* Stated task
Would you return all of this data exactly, leaving nothing out?

Start

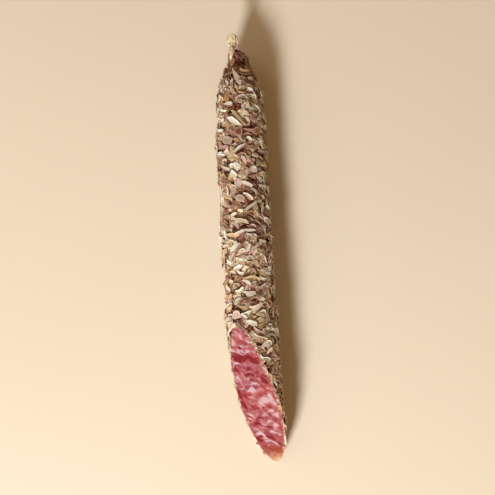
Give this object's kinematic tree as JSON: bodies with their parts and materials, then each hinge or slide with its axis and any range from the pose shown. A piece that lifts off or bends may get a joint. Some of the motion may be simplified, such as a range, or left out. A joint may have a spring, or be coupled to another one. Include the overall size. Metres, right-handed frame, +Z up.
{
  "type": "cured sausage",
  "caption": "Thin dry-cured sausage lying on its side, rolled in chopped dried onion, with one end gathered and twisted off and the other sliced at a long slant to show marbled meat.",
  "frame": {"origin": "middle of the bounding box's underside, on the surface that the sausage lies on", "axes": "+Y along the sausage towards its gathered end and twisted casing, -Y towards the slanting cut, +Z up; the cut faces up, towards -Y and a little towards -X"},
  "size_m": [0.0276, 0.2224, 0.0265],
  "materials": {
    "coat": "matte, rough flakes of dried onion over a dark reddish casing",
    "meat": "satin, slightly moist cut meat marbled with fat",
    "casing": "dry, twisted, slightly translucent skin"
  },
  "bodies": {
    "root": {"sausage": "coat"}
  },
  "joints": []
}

End

* Worked solution
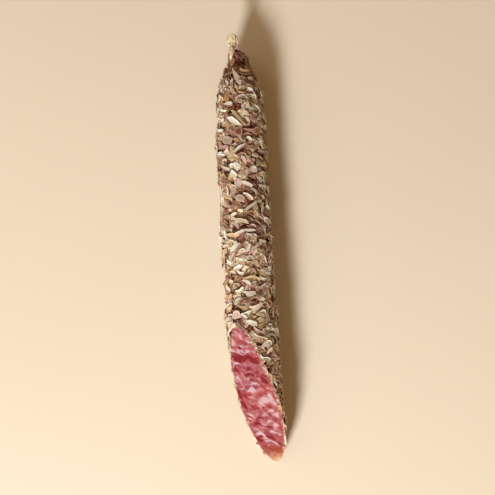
Give this object's kinematic tree as JSON: bodies with their parts and materials, then each hinge or slide with its axis and any range from the pose shown. A piece that lifts off or bends may get a joint. Some of the motion may be simplified, such as a range, or left out. A joint may have a spring, or be coupled to another one. Include the overall size. Metres, right-handed frame, +Z up.
{
  "type": "cured sausage",
  "caption": "Thin dry-cured sausage lying on its side, rolled in chopped dried onion, with one end gathered and twisted off and the other sliced at a long slant to show marbled meat.",
  "frame": {"origin": "middle of the bounding box's underside, on the surface that the sausage lies on", "axes": "+Y along the sausage towards its gathered end and twisted casing, -Y towards the slanting cut, +Z up; the cut faces up, towards -Y and a little towards -X"},
  "size_m": [0.0276, 0.2224, 0.0265],
  "materials": {
    "coat": "matte, rough flakes of dried onion over a dark reddish casing",
    "meat": "satin, slightly moist cut meat marbled with fat",
    "casing": "dry, twisted, slightly translucent skin"
  },
  "bodies": {
    "root": {"sausage": "coat"}
  },
  "joints": []
}